• What to work on: Reproduce the entire listing word for word.
[Start]
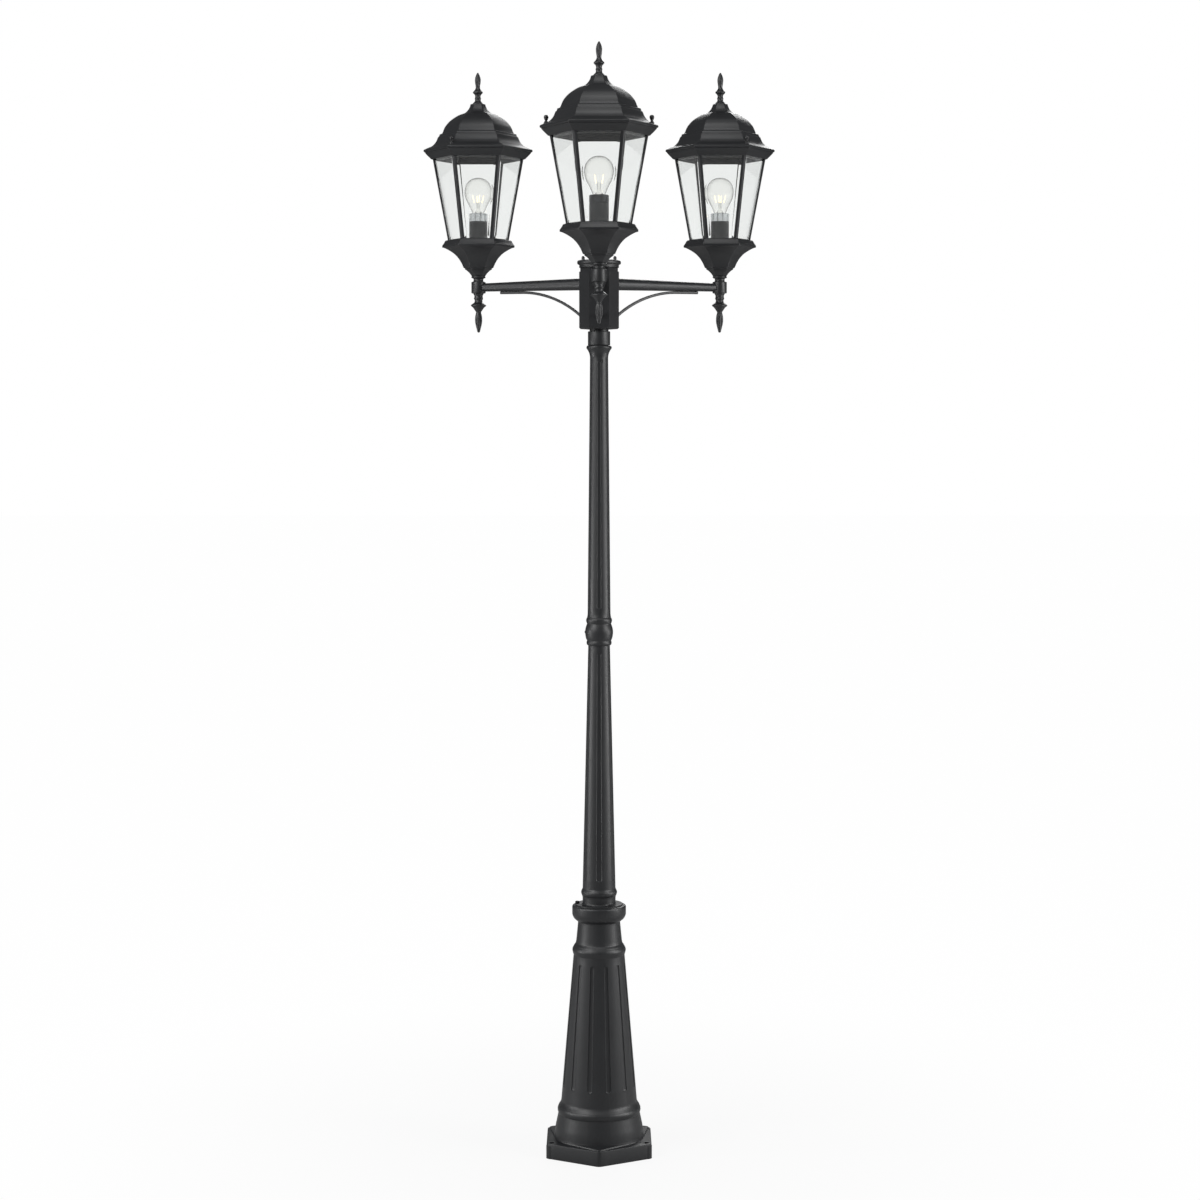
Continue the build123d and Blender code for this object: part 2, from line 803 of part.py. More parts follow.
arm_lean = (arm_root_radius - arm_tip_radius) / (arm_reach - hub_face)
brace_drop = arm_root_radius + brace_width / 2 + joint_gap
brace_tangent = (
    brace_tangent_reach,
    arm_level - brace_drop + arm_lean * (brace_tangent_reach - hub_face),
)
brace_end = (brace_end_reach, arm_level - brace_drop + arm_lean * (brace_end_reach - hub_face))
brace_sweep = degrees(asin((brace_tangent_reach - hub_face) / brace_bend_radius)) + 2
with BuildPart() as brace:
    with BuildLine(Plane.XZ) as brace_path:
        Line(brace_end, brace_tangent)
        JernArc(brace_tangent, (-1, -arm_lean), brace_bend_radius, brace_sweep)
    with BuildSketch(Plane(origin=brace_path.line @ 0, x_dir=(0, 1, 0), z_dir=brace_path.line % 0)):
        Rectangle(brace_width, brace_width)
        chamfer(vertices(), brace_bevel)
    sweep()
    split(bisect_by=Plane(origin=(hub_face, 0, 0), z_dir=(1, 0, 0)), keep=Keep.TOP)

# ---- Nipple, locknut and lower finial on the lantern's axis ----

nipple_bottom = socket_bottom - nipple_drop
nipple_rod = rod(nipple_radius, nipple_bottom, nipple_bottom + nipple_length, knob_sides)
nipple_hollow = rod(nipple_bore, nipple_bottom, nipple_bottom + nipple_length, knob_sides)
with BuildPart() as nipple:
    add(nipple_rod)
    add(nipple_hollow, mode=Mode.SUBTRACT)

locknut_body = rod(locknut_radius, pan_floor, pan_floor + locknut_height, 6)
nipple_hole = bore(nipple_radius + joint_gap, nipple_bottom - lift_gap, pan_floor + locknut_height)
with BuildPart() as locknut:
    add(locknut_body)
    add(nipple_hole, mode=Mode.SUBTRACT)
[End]
• Reply to the task:
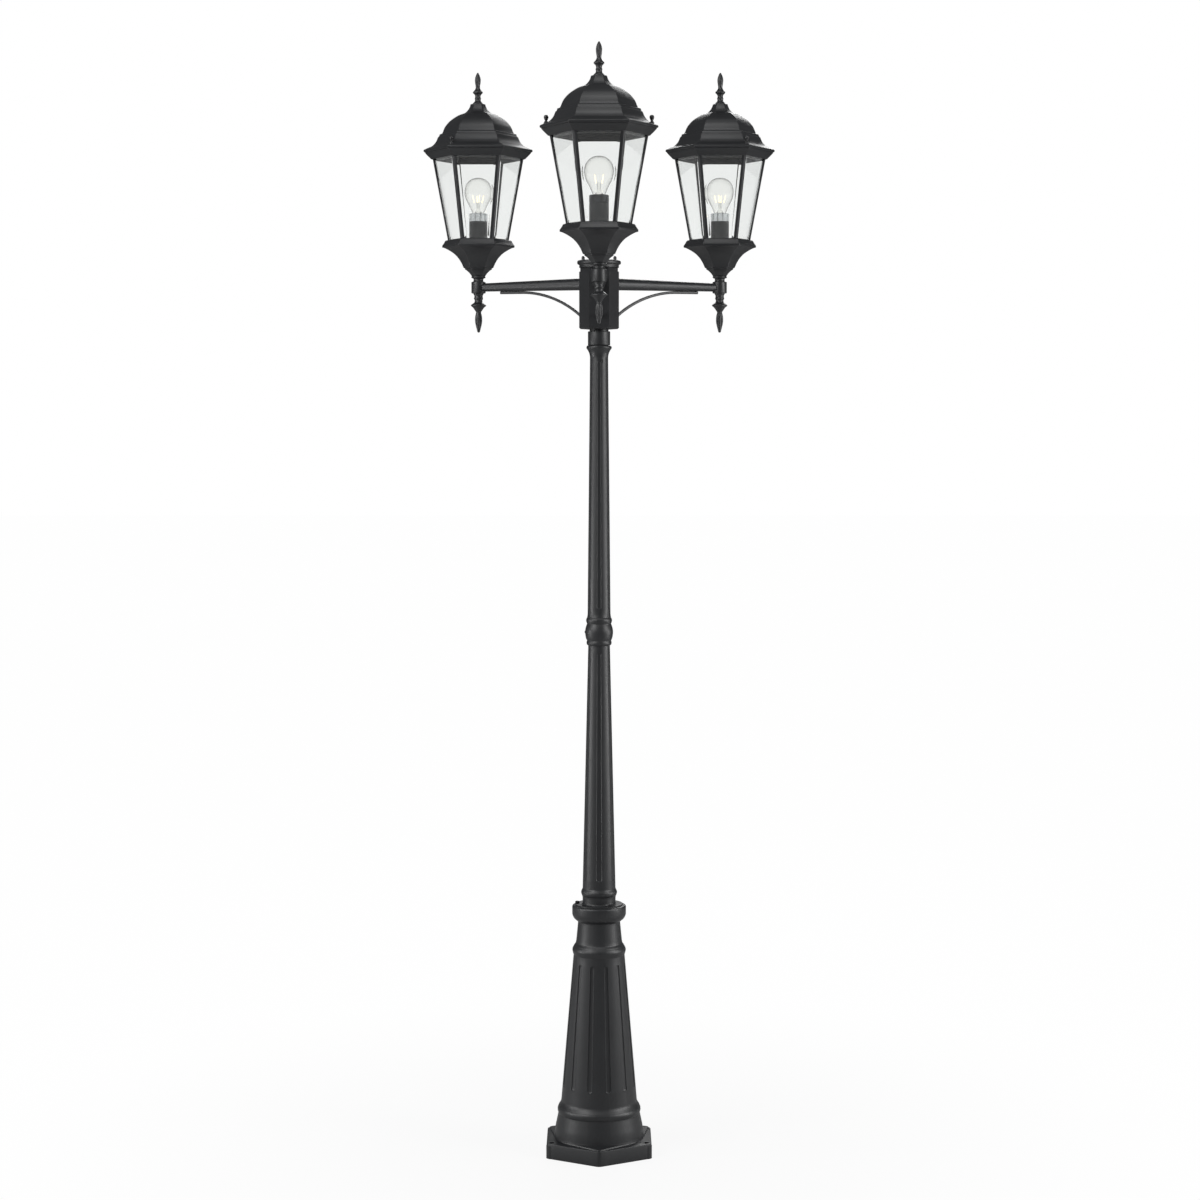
Continue the build123d and Blender code for this object: part 2, from line 803 of part.py. More parts follow.
arm_lean = (arm_root_radius - arm_tip_radius) / (arm_reach - hub_face)
brace_drop = arm_root_radius + brace_width / 2 + joint_gap
brace_tangent = (
    brace_tangent_reach,
    arm_level - brace_drop + arm_lean * (brace_tangent_reach - hub_face),
)
brace_end = (brace_end_reach, arm_level - brace_drop + arm_lean * (brace_end_reach - hub_face))
brace_sweep = degrees(asin((brace_tangent_reach - hub_face) / brace_bend_radius)) + 2
with BuildPart() as brace:
    with BuildLine(Plane.XZ) as brace_path:
        Line(brace_end, brace_tangent)
        JernArc(brace_tangent, (-1, -arm_lean), brace_bend_radius, brace_sweep)
    with BuildSketch(Plane(origin=brace_path.line @ 0, x_dir=(0, 1, 0), z_dir=brace_path.line % 0)):
        Rectangle(brace_width, brace_width)
        chamfer(vertices(), brace_bevel)
    sweep()
    split(bisect_by=Plane(origin=(hub_face, 0, 0), z_dir=(1, 0, 0)), keep=Keep.TOP)

# ---- Nipple, locknut and lower finial on the lantern's axis ----

nipple_bottom = socket_bottom - nipple_drop
nipple_rod = rod(nipple_radius, nipple_bottom, nipple_bottom + nipple_length, knob_sides)
nipple_hollow = rod(nipple_bore, nipple_bottom, nipple_bottom + nipple_length, knob_sides)
with BuildPart() as nipple:
    add(nipple_rod)
    add(nipple_hollow, mode=Mode.SUBTRACT)

locknut_body = rod(locknut_radius, pan_floor, pan_floor + locknut_height, 6)
nipple_hole = bore(nipple_radius + joint_gap, nipple_bottom - lift_gap, pan_floor + locknut_height)
with BuildPart() as locknut:
    add(locknut_body)
    add(nipple_hole, mode=Mode.SUBTRACT)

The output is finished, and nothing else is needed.